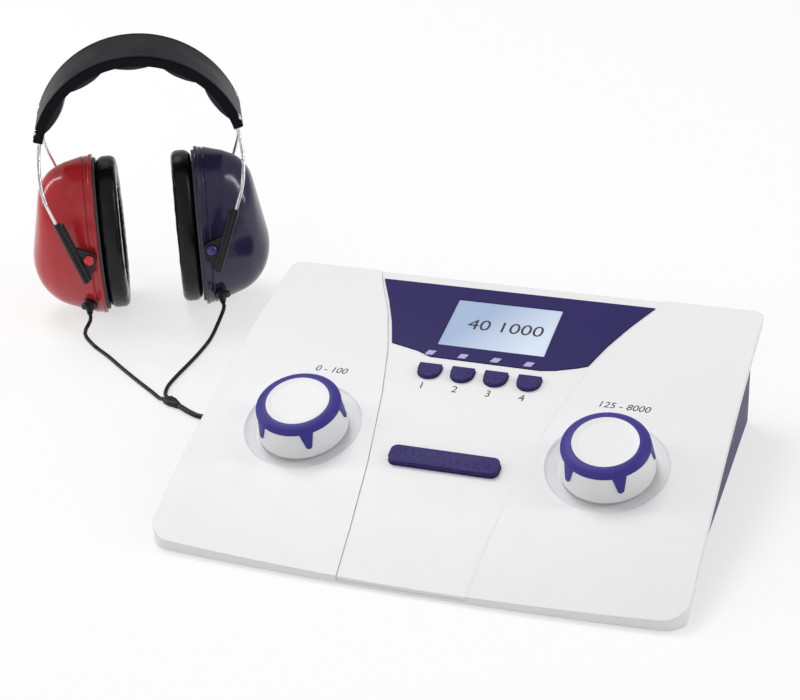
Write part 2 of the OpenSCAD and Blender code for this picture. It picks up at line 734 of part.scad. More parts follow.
// Spring wire: an arc inside the band that spreads towards the sliders below it
function ease(u) = let (v = min(max(u, 0), 1)) v * v * (3 - 2 * v);
wire_spread_0 = band_half;
wire_arc = 90 + wire_turn;
function wire_off(l) = wire_y + (slider_y - wire_y) * ease(l);
arc_mm = wire_r * PI / 180;
spread_mm = (wire_arc - wire_spread_0) * arc_mm;
function wire_point(s, l) = let (a = l / arc_mm)
    a <= wire_arc ?
        [s * wire_r * sin(a), wire_off((a - wire_spread_0) * arc_mm / spread_mm),
            band_z + wire_r * cos(a)] :
        let (m = l - wire_arc * arc_mm)
        [s * (straight_x - m * sin(wire_turn)),
            wire_off(((wire_arc - wire_spread_0) * arc_mm + m) / spread_mm),
            straight_z - m * cos(wire_turn)];
arc_end = wire_arc * arc_mm + 0.5;
wire_marks = [for (k = [0:7]) k * 10 * arc_mm, for (k = [1:12])
    70 * arc_mm + k * (arc_end - 70 * arc_mm) / 12];
wire_path = concat(
    [for (k = [len(wire_marks) - 1:-1:1]) wire_point(-1, wire_marks[k])],
    [for (k = [0:len(wire_marks) - 1]) wire_point(1, wire_marks[k])]);
module wire() color([0.78, 0.78, 0.8]) headset_place() children();
module wire_form() {
    tube(wire_path, wire_d / 2, 10, [0, 1, 0]);
    for (s = [-1, 1]) on_wire(s) translate([0, 0, -wire_l])
        cylinder(d = wire_d, h = wire_l, $fn = 32);
}
module front_wire() wire() mirror([0, 1, 0]) wire_form();
module rear_wire() wire() wire_form();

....

Write the listing out again, exactly as shown above.

[Reply to the task]
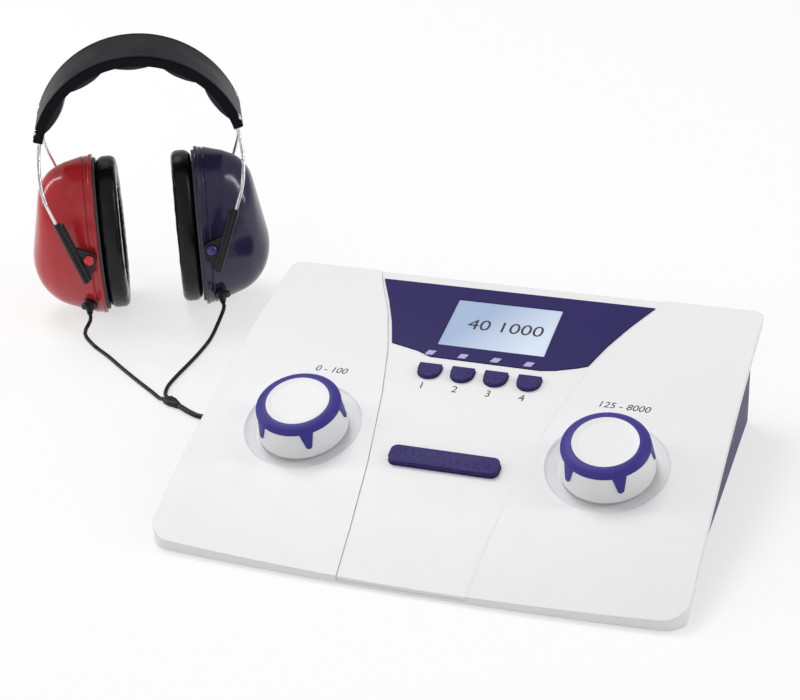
Write part 2 of the OpenSCAD and Blender code for this picture. It picks up at line 734 of part.scad. More parts follow.
// Spring wire: an arc inside the band that spreads towards the sliders below it
function ease(u) = let (v = min(max(u, 0), 1)) v * v * (3 - 2 * v);
wire_spread_0 = band_half;
wire_arc = 90 + wire_turn;
function wire_off(l) = wire_y + (slider_y - wire_y) * ease(l);
arc_mm = wire_r * PI / 180;
spread_mm = (wire_arc - wire_spread_0) * arc_mm;
function wire_point(s, l) = let (a = l / arc_mm)
    a <= wire_arc ?
        [s * wire_r * sin(a), wire_off((a - wire_spread_0) * arc_mm / spread_mm),
            band_z + wire_r * cos(a)] :
        let (m = l - wire_arc * arc_mm)
        [s * (straight_x - m * sin(wire_turn)),
            wire_off(((wire_arc - wire_spread_0) * arc_mm + m) / spread_mm),
            straight_z - m * cos(wire_turn)];
arc_end = wire_arc * arc_mm + 0.5;
wire_marks = [for (k = [0:7]) k * 10 * arc_mm, for (k = [1:12])
    70 * arc_mm + k * (arc_end - 70 * arc_mm) / 12];
wire_path = concat(
    [for (k = [len(wire_marks) - 1:-1:1]) wire_point(-1, wire_marks[k])],
    [for (k = [0:len(wire_marks) - 1]) wire_point(1, wire_marks[k])]);
module wire() color([0.78, 0.78, 0.8]) headset_place() children();
module wire_form() {
    tube(wire_path, wire_d / 2, 10, [0, 1, 0]);
    for (s = [-1, 1]) on_wire(s) translate([0, 0, -wire_l])
        cylinder(d = wire_d, h = wire_l, $fn = 32);
}
module front_wire() wire() mirror([0, 1, 0]) wire_form();
module rear_wire() wire() wire_form();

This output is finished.